In the evolution of medical practice, general and dental health care have experienced a somewhat on-again, off-again relationship. Delta Dental Lecture keynote speaker Dr. Peter Lockhart, chair of oral medicine and director of the Institute for Oral Medicine at Carolinas Medical Center in Charlotte, N.C., pointed out that no less a figure than early American physician Benjamin Rush, a signer of the Declaration of Independence, advocated the extraction of teeth in order to cure a wide variety of diseases. But the two fields began to diverge with the establishment in 1840 of the Baltimore College of Dental Surgery, the first dental school in the world. Although the college distinguished dentistry as a profession in its own right, it also institutionalized the separation of oral health from general medical education.

But over the past decade or so, research has begun to revive awareness of the connections between oral health and other medical conditions, ranging from coronary artery disease and diabetes to low birth weight in newborns. The VTC curriculum "establishes the intercollaborative aspect of medicine and dentistry on patient management" for a new generation of practitioners, according to Dr. Charles "Bud" Conklin, associate professor in the Department of Surgery at VTC and section chief for dentistry at Carilion Clinic.

"Most physicians have anywhere from no training in oral health and oral medicine to maybe four hours, tops," said Conklin, who has been with Carilion for 33 years and is one of the chief architects of the new program. "In the Virginia Tech Carilion School of Medicine curriculum, we're looking at 32 hours of both clinical and didactic exposure in the first two years, plus testing to make sure they have mastered the skills."

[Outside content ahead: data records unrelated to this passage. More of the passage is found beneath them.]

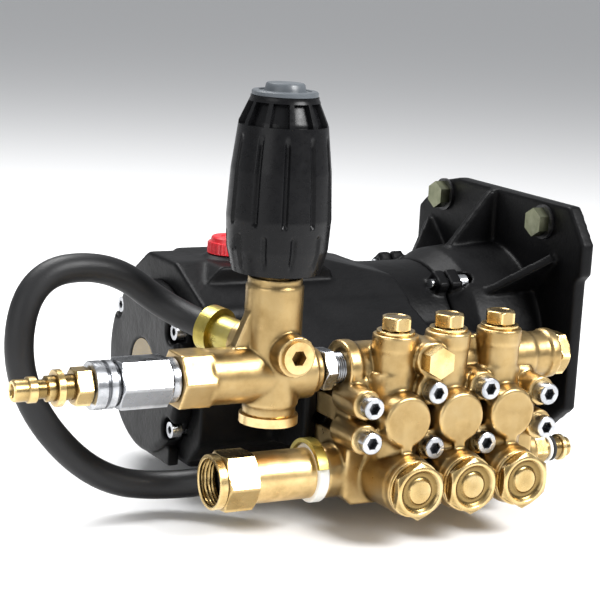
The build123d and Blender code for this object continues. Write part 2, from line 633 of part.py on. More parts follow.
def inlet_swivel_nut():
    y, z = GALLERY_Y, SUCTION_Z
    nut = hexagon("x", -247, -267, y, z, 31) + bar("x", -267, INLET_END, y, z, 15.6)
    tools = [bar("x", -246, -252, y, z, 11.4 + RUN), bar("x", -251.7, THREAD_START, y, z, 13.6),
             bar("x", THREAD_START, INLET_END - 1, y, z, 13.2)]
    return cut(nut, tools)


def inlet_screen():
    y, z = GALLERY_Y, SUCTION_Z
    return bar("x", -257.5, -260.5, y, z, 12.9) + bar("x", -252, -257.5, y, z, 7.5)


def hose_path():
    return FilletPolyline(*HOSE_POINTS, radius=HOSE_RADII)


def bypass_hose():
    path = hose_path()
    profile = Plane(origin=path @ 0, z_dir=path % 0) * (Circle(HOSE_R) - Circle(HOSE_BORE))
    hose = sweep(profile, path=path)
    length, section = path.length, pi * (HOSE_R ** 2 - HOSE_BORE ** 2)
    print(f"hose length {length:.1f}, volume {hose.volume:.0f}, section x length {section * length:.0f}")
    arcs = [e for e in path.edges() if e.geom_type == GeomType.CIRCLE]
    print("hose radii", sorted({round(e.radius, 1) for e in arcs}))
    return hose


def oil_cap():
    seat = CASE_TOP + 3
    cap = steps("z", seat, OIL_X, OIL_Y, [(14.5, 7), (12.5, 3.5)])
    cap += bar("z", seat, CASE_TOP - 12, OIL_X, OIL_Y, 10)
    return cap + bar("z", CASE_TOP - 12, 14, OIL_X, OIL_Y, 2)


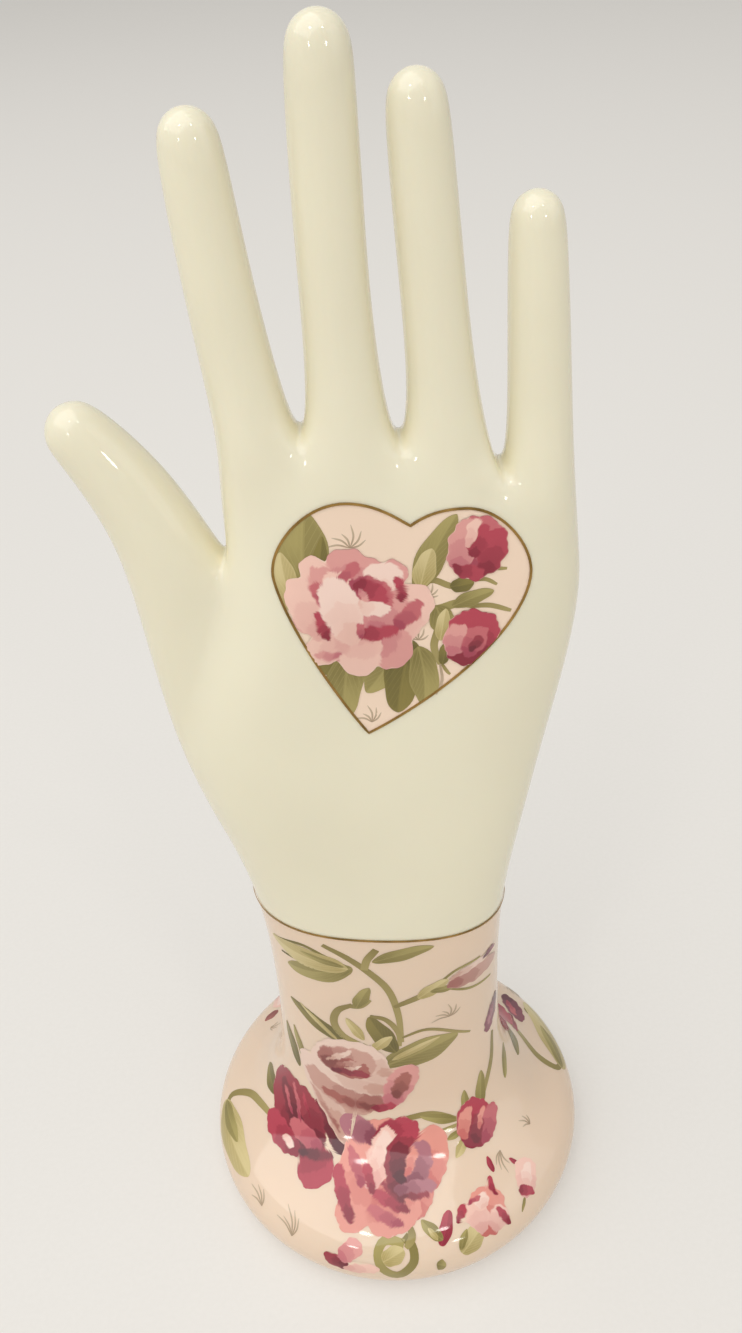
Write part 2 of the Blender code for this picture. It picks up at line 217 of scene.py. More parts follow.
PALE = Paint(linear("F0C2B4"), linear("FBDCCF"))
BLUSH = Paint(linear("E8AFA5"), linear("F7CBBC"))
PINK = Paint(linear("C9747C"), linear("E3A09A"))
CORAL = Paint(linear("CF6E68"), linear("E99B8D"))
ROSE = Paint(linear("A83F54"), linear("C9686F"))
RUBY = Paint(linear("8E1C34"), linear("B83E51"))
CRIMSON = Paint(linear("731A2C"), linear("9C3342"))
WINE = Paint(linear("541323"), linear("7C2735"))
MAUVE = Paint(linear("874152"), linear("B57580"))
PLUM = Paint(linear("64293A"), linear("8F4A5A"))
BRICK = Paint(linear("84403C"), linear("AD655C"))
DUSTY = Paint(linear("A8685F"), linear("D0A294"))
DUSTY_PALE = Paint(linear("D0A393"), linear("EFD3C4"))
OLIVE = Paint(linear("817439"), linear("B0A262"))
MOSS = Paint(linear("655B24"), linear("8D7F3C"))
STRAW = Paint(linear("AF9C5C"), linear("DCCB95"))
STEM = Paint(linear("8B7C42"), linear("AB9B60"))
SKETCH = Paint(linear("B0977C"), linear("CDB79C"))


# Nodes and finishes


def add(tree, kind, settings=(), links=()):
    """Adds a node, with its settings by name and its inputs by name or number."""
    node = tree.nodes.new(kind)
    for name, value in dict(settings).items():
        setattr(node, name, value)
    for name, value in dict(links).items():
        socket = node.inputs[name]
        if isinstance(value, bpy.types.NodeSocket):
            tree.links.new(value, socket)
        else:
            socket.default_value = value
    return node


def new_finish(name):
    """A new material, its nodes, its shader and the place on the piece."""
    material = bpy.data.materials.new(name)
    material.use_nodes = True
    tree = material.node_tree
    return material, tree, tree.nodes["Principled BSDF"], add(tree, "ShaderNodeTexCoord").outputs["Object"]


def noise_scale(size):
    """The scale of a noise whose pattern is so many mm across."""
    return 1.0 / (size * MM)


def clear_glaze(name):
    """A finish under clear fired glaze: wet-looking, with the faint ripple that a dipped glaze keeps."""
    material, tree, shader, place = new_finish(name)
    shader.inputs["Roughness"].default_value = GLAZE_ROUGHNESS
    shader.inputs["IOR"].default_value = GLAZE_IOR
    under = {}
    for size, detail, depth in RIPPLES:
        wave = add(
            tree, "ShaderNodeTexNoise", {}, {"Vector": place, "Scale": noise_scale(size), "Detail": detail}
        )
        height = {"Height": wave.outputs["Fac"], "Strength": RIPPLE_STRENGTH, "Distance": depth * MM}
        under = {"Normal": add(tree, "ShaderNodeBump", {}, {**height, **under}).outputs["Normal"]}
    tree.links.new(under["Normal"], shader.inputs["Normal"])
    return material, tree, shader, place


def porcelain_glaze():
    """Ivory porcelain under clear glaze: cream ground below the gilt line, bare clay at the seat."""
    material, tree, shader, place = clear_glaze("ivory_porcelain_glaze")
    slopes = (-WRIST_LINE_SLOPE_RIGHT, -WRIST_LINE_SLOPE_AWAY, 1.0)
    height = add(tree, "ShaderNodeVectorMath", {"operation": "DOT_PRODUCT"}, {0: place, 1: slopes})
    line = (WRIST_LINE_HEIGHT - WRIST_LINE_SLOPE_RIGHT * FOOT_AXIS_X) * MM
    below = add(tree, "ShaderNodeMath", {"operation": "LESS_THAN"}, {0: height.outputs["Value"], 1: line})
    drift = add(
        tree, "ShaderNodeTexNoise", {}, {"Vector": place, "Scale": noise_scale(TONE_DRIFT), "Detail": 2.0}
    )
    low, high = TONES
    tone = add(
        tree,
        "ShaderNodeMapRange",
        {},
        {"Value": drift.outputs["Fac"], "From Min": 0.3, "From Max": 0.7, "To Min": low, "To Max": high},
    )
    ground = add(
        tree,
        "ShaderNodeMix",
        {"data_type": "RGBA"},
        {"Factor": below.outputs[0], "A": IVORY, "B": CREAM_GROUND},
    )
    varied = add(
        tree,
        "ShaderNodeVectorMath",
        {"operation": "SCALE"},
        {0: ground.outputs["Result"], "Scale": tone.outputs[0]},
    )
    up = add(tree, "ShaderNodeSeparateXYZ", {}, {0: place})
    seat = add(tree, "ShaderNodeMath", {"operation": "LESS_THAN"}, {0: up.outputs["Z"], 1: SEAT_HEIGHT * MM})
    coat = add(
        tree,
        "ShaderNodeMix",
        {"data_type": "RGBA"},
        {"Factor": seat.outputs[0], "A": varied.outputs[0], "B": BARE_CLAY},
    )
    tree.links.new(coat.outputs["Result"], shader.inputs["Base Color"])
    rough = add(
        tree,
        "ShaderNodeMapRange",
        {},
        {"Value": seat.outputs[0], "To Min": GLAZE_ROUGHNESS, "To Max": BARE_ROUGHNESS},
    )
    tree.links.new(rough.outputs[0], shader.inputs["Roughness"])
    shader.inputs["Subsurface Weight"].default_value = GLOW
    shader.inputs["Subsurface Radius"].default_value = [depth * MM for depth in GLOW_DEPTHS]
    shader.inputs["Subsurface Scale"].default_value = 1.0
    return material


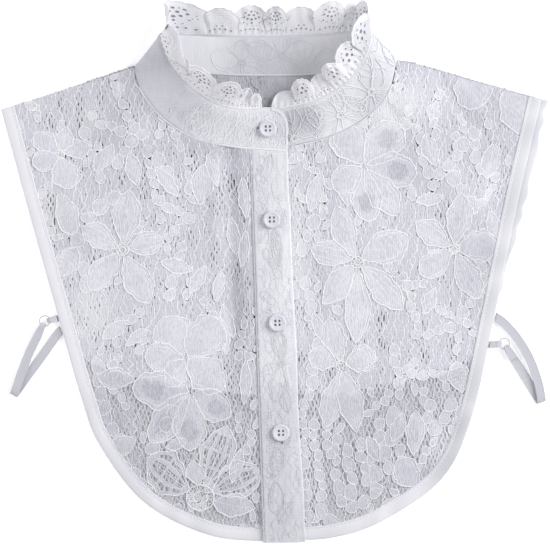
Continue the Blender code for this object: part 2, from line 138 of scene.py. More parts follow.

One major reason for creating the oral health curriculum was to improve oral cancer survival rates. Conklin noted that about 40,000 people in the U.S. develop some form of oral cancer each year, but many cases are diagnosed late. This is largely because the elderly are at highest risk, but dental visits tend to fall off after age 65, often for financial reasons. However, physician visits by older patients tend to remain steady, so if a doctor is trained to spot the signs of oral cancers, early diagnosis is more likely to occur, and more lives are likely to be saved.

VTC's oral health program comprises three basic components. First-year students learn oral anatomy and how to do an oral examination. In the second year, students take part in a comprehensive week of oral medicine training, using a case-based learning approach. This immersive experience includes examining a variety of oral pathologies, analyzing cases in depth, and even drilling into mock-ups of good and bad teeth to feel the difference. In years three and four, students will have the option of taking electives to gain more advanced knowledge.

Ultimately, Conklin hopes that doctors will add the patient's mouth to the standard physical exam repertoire that includes the head, eyes, ears, nose, and throat. This approach may already be gaining traction at Carilion Clinic.

"One of our faculty members, a family practice physician, captured the value of this model best when she said that it had led her to change the way she performs her own patient exams," said, Dr. Cynda Johnson, VTC dean. "We hope this innovative program will continue to inspire physicians to perform oral exams and ultimately to improve health outcomes for patients everywhere."

It has certainly resonated with VTC students like Brown, who concluded his remarks at the lecture by emphasizing: "To be the best doctors, we must understand oral health."

Christina Koomen was a writer with University Development.